**Exercise objective:** Return, exactly, the line that contains "What bpy script" together with all lines after it to the end of the entries, and no further lines.

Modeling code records
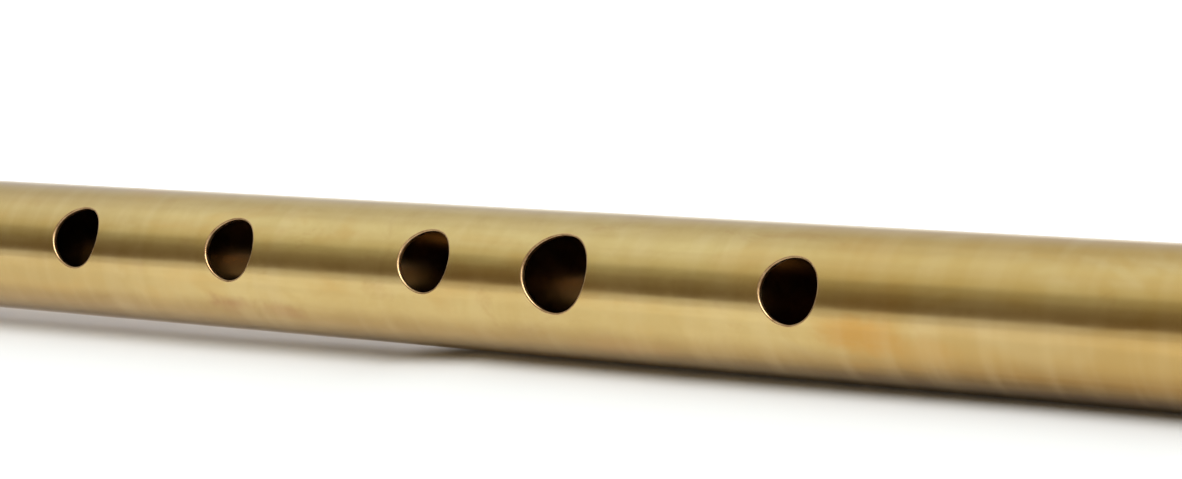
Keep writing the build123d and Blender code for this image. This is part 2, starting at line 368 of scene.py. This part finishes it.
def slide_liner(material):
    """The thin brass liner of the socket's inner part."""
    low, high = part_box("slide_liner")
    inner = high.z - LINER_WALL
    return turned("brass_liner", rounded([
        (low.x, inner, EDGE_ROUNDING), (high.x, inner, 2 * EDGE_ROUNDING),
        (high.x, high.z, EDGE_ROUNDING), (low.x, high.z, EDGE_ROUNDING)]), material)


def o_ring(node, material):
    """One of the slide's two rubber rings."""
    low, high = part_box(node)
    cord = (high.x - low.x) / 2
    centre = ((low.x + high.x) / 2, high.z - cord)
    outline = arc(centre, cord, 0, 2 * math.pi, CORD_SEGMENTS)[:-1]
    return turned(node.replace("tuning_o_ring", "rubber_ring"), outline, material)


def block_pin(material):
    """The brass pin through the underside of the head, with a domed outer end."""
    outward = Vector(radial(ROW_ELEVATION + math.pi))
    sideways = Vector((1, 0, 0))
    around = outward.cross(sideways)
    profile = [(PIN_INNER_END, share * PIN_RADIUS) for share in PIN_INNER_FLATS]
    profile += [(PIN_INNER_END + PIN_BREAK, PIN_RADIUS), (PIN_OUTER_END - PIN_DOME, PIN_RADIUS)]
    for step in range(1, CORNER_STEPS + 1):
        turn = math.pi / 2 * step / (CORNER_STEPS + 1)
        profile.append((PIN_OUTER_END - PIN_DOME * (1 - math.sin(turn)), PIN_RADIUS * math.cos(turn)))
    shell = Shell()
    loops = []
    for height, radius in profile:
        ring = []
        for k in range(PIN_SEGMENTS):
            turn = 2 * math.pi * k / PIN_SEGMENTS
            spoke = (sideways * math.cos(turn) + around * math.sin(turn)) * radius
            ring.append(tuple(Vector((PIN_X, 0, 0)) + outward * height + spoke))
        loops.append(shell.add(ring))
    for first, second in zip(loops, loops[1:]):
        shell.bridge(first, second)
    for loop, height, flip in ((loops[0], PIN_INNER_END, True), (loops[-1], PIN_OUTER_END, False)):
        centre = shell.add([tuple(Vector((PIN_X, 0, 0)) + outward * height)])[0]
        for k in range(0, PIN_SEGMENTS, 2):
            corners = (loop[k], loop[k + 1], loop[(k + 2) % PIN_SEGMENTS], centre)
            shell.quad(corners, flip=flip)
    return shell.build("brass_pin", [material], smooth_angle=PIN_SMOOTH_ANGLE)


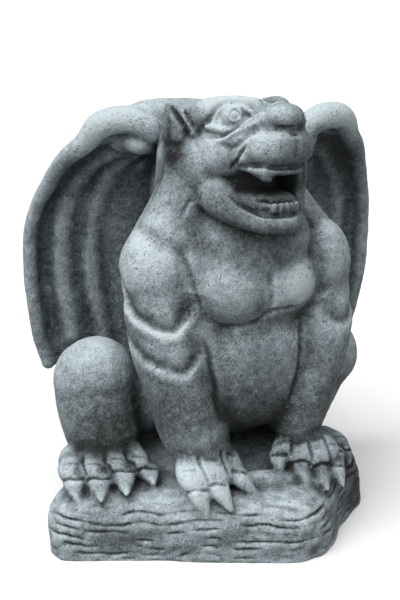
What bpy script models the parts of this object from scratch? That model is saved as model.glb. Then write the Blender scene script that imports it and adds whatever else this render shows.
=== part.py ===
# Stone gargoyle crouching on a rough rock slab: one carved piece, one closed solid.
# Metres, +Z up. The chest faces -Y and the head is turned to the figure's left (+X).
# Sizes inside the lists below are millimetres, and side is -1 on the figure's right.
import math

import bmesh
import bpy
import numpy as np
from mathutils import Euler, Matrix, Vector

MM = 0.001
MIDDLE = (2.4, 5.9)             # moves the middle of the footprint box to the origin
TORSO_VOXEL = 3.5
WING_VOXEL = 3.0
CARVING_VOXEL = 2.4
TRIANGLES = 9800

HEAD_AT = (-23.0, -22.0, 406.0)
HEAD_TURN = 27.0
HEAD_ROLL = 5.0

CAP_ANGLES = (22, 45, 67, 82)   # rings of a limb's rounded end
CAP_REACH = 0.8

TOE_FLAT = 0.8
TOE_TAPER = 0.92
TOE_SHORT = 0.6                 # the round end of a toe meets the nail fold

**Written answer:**
What bpy script models the parts of this object from scratch? That model is saved as model.glb. Then write the Blender scene script that imports it and adds whatever else this render shows.
=== part.py ===
# Stone gargoyle crouching on a rough rock slab: one carved piece, one closed solid.
# Metres, +Z up. The chest faces -Y and the head is turned to the figure's left (+X).
# Sizes inside the lists below are millimetres, and side is -1 on the figure's right.
import math

import bmesh
import bpy
import numpy as np
from mathutils import Euler, Matrix, Vector

MM = 0.001
MIDDLE = (2.4, 5.9)             # moves the middle of the footprint box to the origin
TORSO_VOXEL = 3.5
WING_VOXEL = 3.0
CARVING_VOXEL = 2.4
TRIANGLES = 9800

HEAD_AT = (-23.0, -22.0, 406.0)
HEAD_TURN = 27.0
HEAD_ROLL = 5.0

CAP_ANGLES = (22, 45, 67, 82)   # rings of a limb's rounded end
CAP_REACH = 0.8

TOE_FLAT = 0.8
TOE_TAPER = 0.92
TOE_SHORT = 0.6                 # the round end of a toe meets the nail fold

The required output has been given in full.